Objective ▸ Could you output each line of the data that follows exactly?

Data block ▸
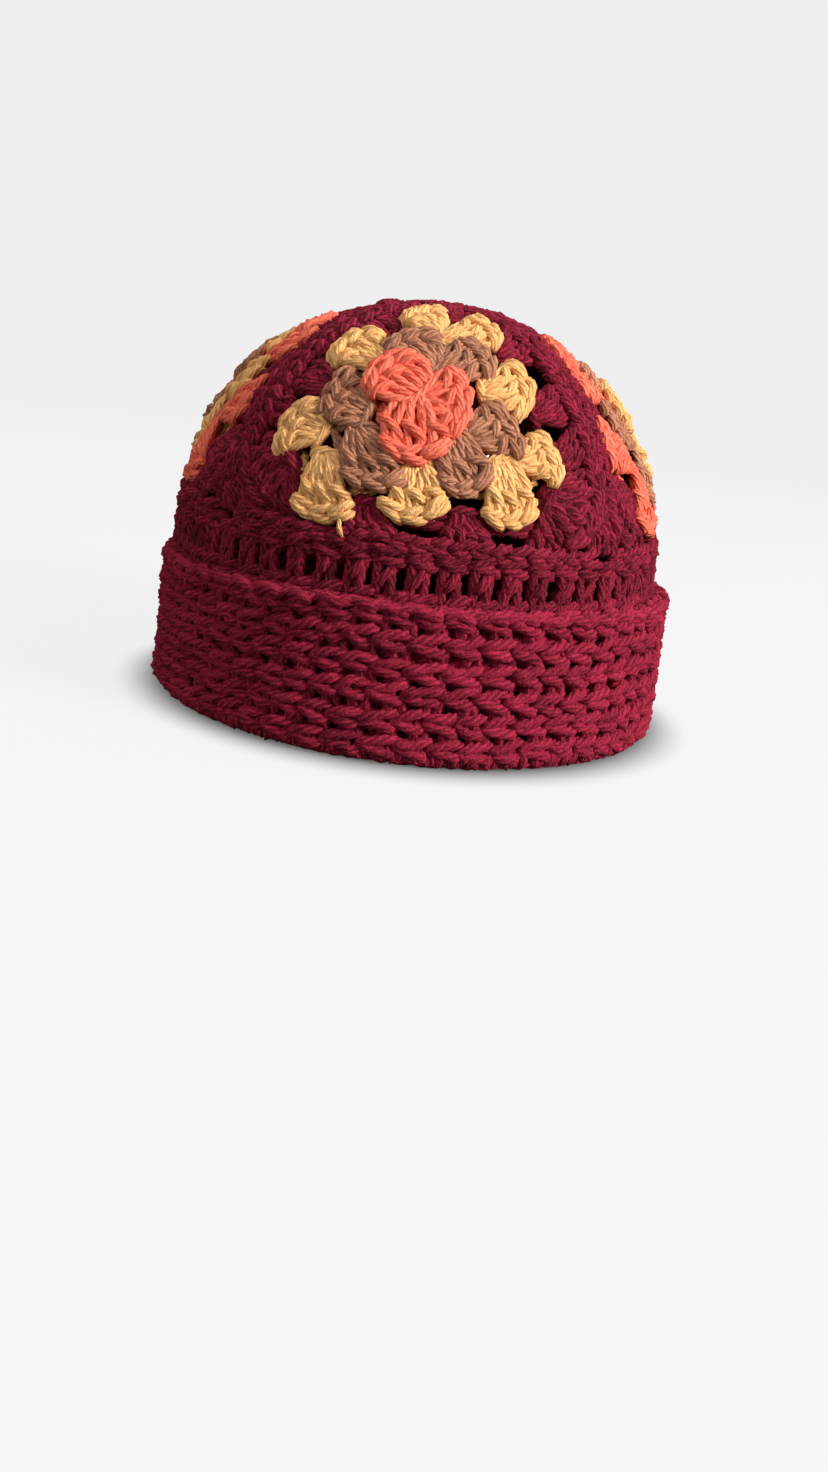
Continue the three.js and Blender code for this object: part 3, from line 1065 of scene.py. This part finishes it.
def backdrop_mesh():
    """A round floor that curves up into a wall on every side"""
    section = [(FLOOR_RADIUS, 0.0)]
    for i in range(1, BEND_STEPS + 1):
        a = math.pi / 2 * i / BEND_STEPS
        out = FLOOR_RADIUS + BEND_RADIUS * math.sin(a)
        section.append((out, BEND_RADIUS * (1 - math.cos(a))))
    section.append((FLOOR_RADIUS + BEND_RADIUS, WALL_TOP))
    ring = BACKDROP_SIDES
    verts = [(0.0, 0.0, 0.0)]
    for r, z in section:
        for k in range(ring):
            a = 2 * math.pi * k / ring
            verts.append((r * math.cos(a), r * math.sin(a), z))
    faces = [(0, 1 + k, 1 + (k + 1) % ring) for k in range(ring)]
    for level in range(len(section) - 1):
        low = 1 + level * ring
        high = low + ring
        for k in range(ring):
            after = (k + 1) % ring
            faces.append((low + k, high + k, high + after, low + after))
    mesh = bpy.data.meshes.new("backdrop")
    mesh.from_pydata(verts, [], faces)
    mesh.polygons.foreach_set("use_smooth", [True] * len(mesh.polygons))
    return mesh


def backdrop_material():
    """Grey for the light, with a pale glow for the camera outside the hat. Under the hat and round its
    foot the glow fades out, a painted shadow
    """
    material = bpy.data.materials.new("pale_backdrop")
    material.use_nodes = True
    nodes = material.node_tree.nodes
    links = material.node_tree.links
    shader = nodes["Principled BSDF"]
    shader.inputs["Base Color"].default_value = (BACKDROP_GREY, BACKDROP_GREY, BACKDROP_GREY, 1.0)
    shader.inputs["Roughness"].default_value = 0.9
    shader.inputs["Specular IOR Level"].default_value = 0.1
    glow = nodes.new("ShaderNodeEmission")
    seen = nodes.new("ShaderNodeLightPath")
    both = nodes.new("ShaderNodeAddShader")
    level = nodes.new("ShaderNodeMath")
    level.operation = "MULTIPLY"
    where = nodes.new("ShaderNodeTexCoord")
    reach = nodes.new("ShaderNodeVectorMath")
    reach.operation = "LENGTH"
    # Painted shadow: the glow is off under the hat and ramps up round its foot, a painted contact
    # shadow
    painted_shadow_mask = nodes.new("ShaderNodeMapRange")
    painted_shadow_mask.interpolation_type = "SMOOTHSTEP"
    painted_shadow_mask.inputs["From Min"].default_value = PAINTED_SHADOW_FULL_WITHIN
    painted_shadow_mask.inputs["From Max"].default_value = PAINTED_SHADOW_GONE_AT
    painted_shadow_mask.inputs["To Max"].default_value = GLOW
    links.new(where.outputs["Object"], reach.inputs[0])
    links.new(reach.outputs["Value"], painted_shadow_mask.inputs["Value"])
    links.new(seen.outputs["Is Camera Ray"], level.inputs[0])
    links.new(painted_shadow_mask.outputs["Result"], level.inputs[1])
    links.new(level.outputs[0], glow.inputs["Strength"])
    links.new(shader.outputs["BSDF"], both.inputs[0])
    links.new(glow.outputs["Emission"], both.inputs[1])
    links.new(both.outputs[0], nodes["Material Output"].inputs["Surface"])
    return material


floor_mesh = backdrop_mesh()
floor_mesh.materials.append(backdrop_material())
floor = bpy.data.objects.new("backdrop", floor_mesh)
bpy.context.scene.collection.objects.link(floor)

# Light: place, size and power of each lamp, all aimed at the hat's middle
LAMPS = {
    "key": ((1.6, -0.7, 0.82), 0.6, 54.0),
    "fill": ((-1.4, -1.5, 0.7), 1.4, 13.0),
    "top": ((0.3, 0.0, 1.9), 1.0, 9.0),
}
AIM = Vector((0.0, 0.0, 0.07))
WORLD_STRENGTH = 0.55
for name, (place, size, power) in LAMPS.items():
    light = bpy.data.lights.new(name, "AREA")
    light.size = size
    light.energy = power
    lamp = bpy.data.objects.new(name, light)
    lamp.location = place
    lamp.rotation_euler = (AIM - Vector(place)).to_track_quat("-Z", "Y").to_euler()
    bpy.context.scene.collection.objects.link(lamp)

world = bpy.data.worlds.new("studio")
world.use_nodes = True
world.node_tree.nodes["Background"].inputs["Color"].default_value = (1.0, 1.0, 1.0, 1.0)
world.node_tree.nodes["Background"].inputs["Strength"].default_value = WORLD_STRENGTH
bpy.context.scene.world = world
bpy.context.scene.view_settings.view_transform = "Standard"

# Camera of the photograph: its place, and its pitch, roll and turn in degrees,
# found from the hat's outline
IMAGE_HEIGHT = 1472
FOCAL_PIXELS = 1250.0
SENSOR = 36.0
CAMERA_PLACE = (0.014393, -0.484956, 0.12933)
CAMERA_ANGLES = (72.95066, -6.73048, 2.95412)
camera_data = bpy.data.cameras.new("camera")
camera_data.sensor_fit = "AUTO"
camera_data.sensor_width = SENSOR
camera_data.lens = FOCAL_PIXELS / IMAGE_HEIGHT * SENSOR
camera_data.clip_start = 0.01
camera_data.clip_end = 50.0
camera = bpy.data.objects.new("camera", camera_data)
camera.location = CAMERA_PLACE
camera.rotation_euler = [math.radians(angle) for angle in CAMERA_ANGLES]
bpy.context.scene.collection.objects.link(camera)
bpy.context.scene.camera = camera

Result ▸
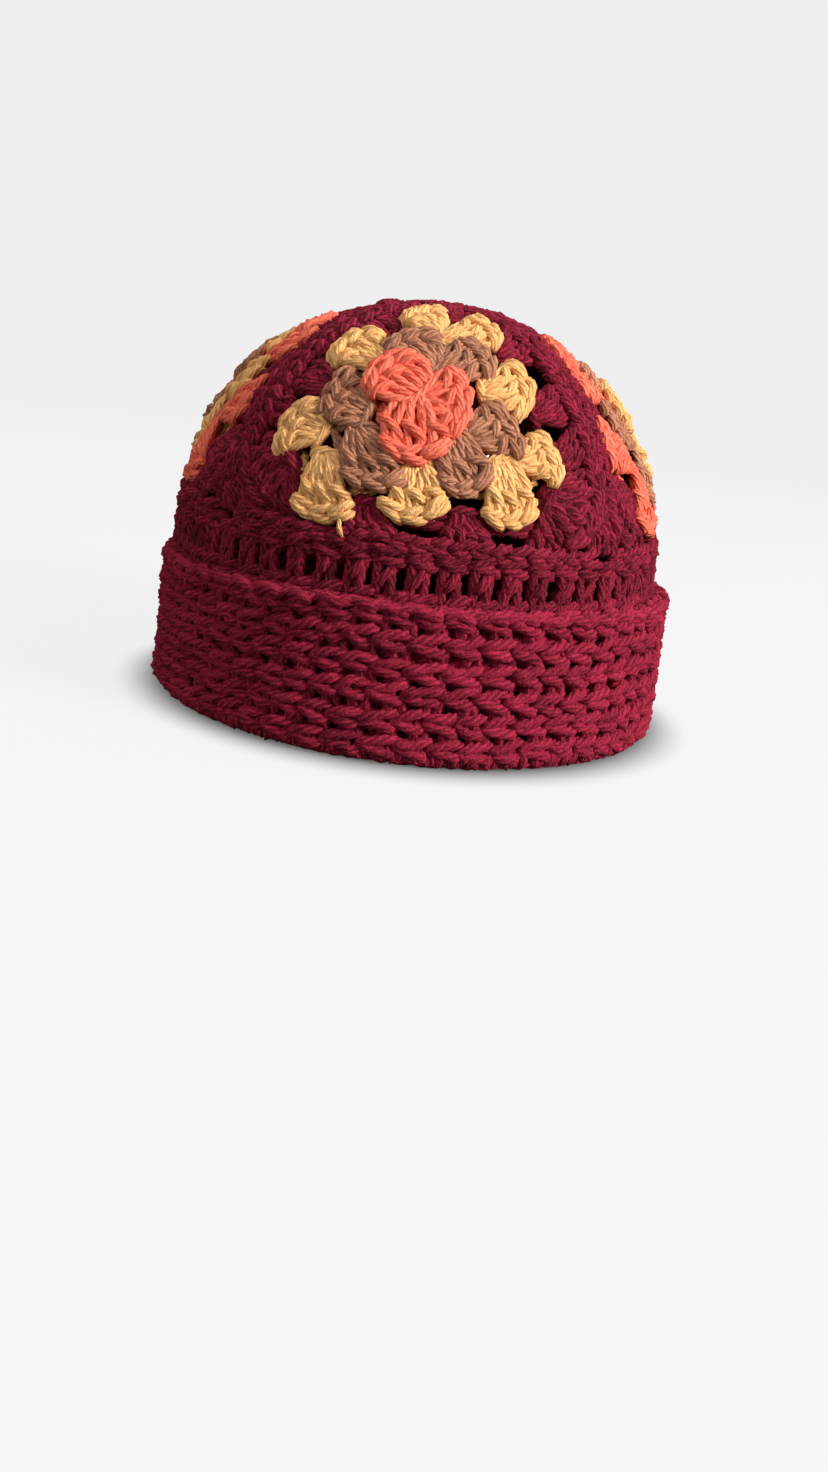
Continue the three.js and Blender code for this object: part 3, from line 1065 of scene.py. This part finishes it.
def backdrop_mesh():
    """A round floor that curves up into a wall on every side"""
    section = [(FLOOR_RADIUS, 0.0)]
    for i in range(1, BEND_STEPS + 1):
        a = math.pi / 2 * i / BEND_STEPS
        out = FLOOR_RADIUS + BEND_RADIUS * math.sin(a)
        section.append((out, BEND_RADIUS * (1 - math.cos(a))))
    section.append((FLOOR_RADIUS + BEND_RADIUS, WALL_TOP))
    ring = BACKDROP_SIDES
    verts = [(0.0, 0.0, 0.0)]
    for r, z in section:
        for k in range(ring):
            a = 2 * math.pi * k / ring
            verts.append((r * math.cos(a), r * math.sin(a), z))
    faces = [(0, 1 + k, 1 + (k + 1) % ring) for k in range(ring)]
    for level in range(len(section) - 1):
        low = 1 + level * ring
        high = low + ring
        for k in range(ring):
            after = (k + 1) % ring
            faces.append((low + k, high + k, high + after, low + after))
    mesh = bpy.data.meshes.new("backdrop")
    mesh.from_pydata(verts, [], faces)
    mesh.polygons.foreach_set("use_smooth", [True] * len(mesh.polygons))
    return mesh


def backdrop_material():
    """Grey for the light, with a pale glow for the camera outside the hat. Under the hat and round its
    foot the glow fades out, a painted shadow
    """
    material = bpy.data.materials.new("pale_backdrop")
    material.use_nodes = True
    nodes = material.node_tree.nodes
    links = material.node_tree.links
    shader = nodes["Principled BSDF"]
    shader.inputs["Base Color"].default_value = (BACKDROP_GREY, BACKDROP_GREY, BACKDROP_GREY, 1.0)
    shader.inputs["Roughness"].default_value = 0.9
    shader.inputs["Specular IOR Level"].default_value = 0.1
    glow = nodes.new("ShaderNodeEmission")
    seen = nodes.new("ShaderNodeLightPath")
    both = nodes.new("ShaderNodeAddShader")
    level = nodes.new("ShaderNodeMath")
    level.operation = "MULTIPLY"
    where = nodes.new("ShaderNodeTexCoord")
    reach = nodes.new("ShaderNodeVectorMath")
    reach.operation = "LENGTH"
    # Painted shadow: the glow is off under the hat and ramps up round its foot, a painted contact
    # shadow
    painted_shadow_mask = nodes.new("ShaderNodeMapRange")
    painted_shadow_mask.interpolation_type = "SMOOTHSTEP"
    painted_shadow_mask.inputs["From Min"].default_value = PAINTED_SHADOW_FULL_WITHIN
    painted_shadow_mask.inputs["From Max"].default_value = PAINTED_SHADOW_GONE_AT
    painted_shadow_mask.inputs["To Max"].default_value = GLOW
    links.new(where.outputs["Object"], reach.inputs[0])
    links.new(reach.outputs["Value"], painted_shadow_mask.inputs["Value"])
    links.new(seen.outputs["Is Camera Ray"], level.inputs[0])
    links.new(painted_shadow_mask.outputs["Result"], level.inputs[1])
    links.new(level.outputs[0], glow.inputs["Strength"])
    links.new(shader.outputs["BSDF"], both.inputs[0])
    links.new(glow.outputs["Emission"], both.inputs[1])
    links.new(both.outputs[0], nodes["Material Output"].inputs["Surface"])
    return material


floor_mesh = backdrop_mesh()
floor_mesh.materials.append(backdrop_material())
floor = bpy.data.objects.new("backdrop", floor_mesh)
bpy.context.scene.collection.objects.link(floor)

# Light: place, size and power of each lamp, all aimed at the hat's middle
LAMPS = {
    "key": ((1.6, -0.7, 0.82), 0.6, 54.0),
    "fill": ((-1.4, -1.5, 0.7), 1.4, 13.0),
    "top": ((0.3, 0.0, 1.9), 1.0, 9.0),
}
AIM = Vector((0.0, 0.0, 0.07))
WORLD_STRENGTH = 0.55
for name, (place, size, power) in LAMPS.items():
    light = bpy.data.lights.new(name, "AREA")
    light.size = size
    light.energy = power
    lamp = bpy.data.objects.new(name, light)
    lamp.location = place
    lamp.rotation_euler = (AIM - Vector(place)).to_track_quat("-Z", "Y").to_euler()
    bpy.context.scene.collection.objects.link(lamp)

world = bpy.data.worlds.new("studio")
world.use_nodes = True
world.node_tree.nodes["Background"].inputs["Color"].default_value = (1.0, 1.0, 1.0, 1.0)
world.node_tree.nodes["Background"].inputs["Strength"].default_value = WORLD_STRENGTH
bpy.context.scene.world = world
bpy.context.scene.view_settings.view_transform = "Standard"

# Camera of the photograph: its place, and its pitch, roll and turn in degrees,
# found from the hat's outline
IMAGE_HEIGHT = 1472
FOCAL_PIXELS = 1250.0
SENSOR = 36.0
CAMERA_PLACE = (0.014393, -0.484956, 0.12933)
CAMERA_ANGLES = (72.95066, -6.73048, 2.95412)
camera_data = bpy.data.cameras.new("camera")
camera_data.sensor_fit = "AUTO"
camera_data.sensor_width = SENSOR
camera_data.lens = FOCAL_PIXELS / IMAGE_HEIGHT * SENSOR
camera_data.clip_start = 0.01
camera_data.clip_end = 50.0
camera = bpy.data.objects.new("camera", camera_data)
camera.location = CAMERA_PLACE
camera.rotation_euler = [math.radians(angle) for angle in CAMERA_ANGLES]
bpy.context.scene.collection.objects.link(camera)
bpy.context.scene.camera = camera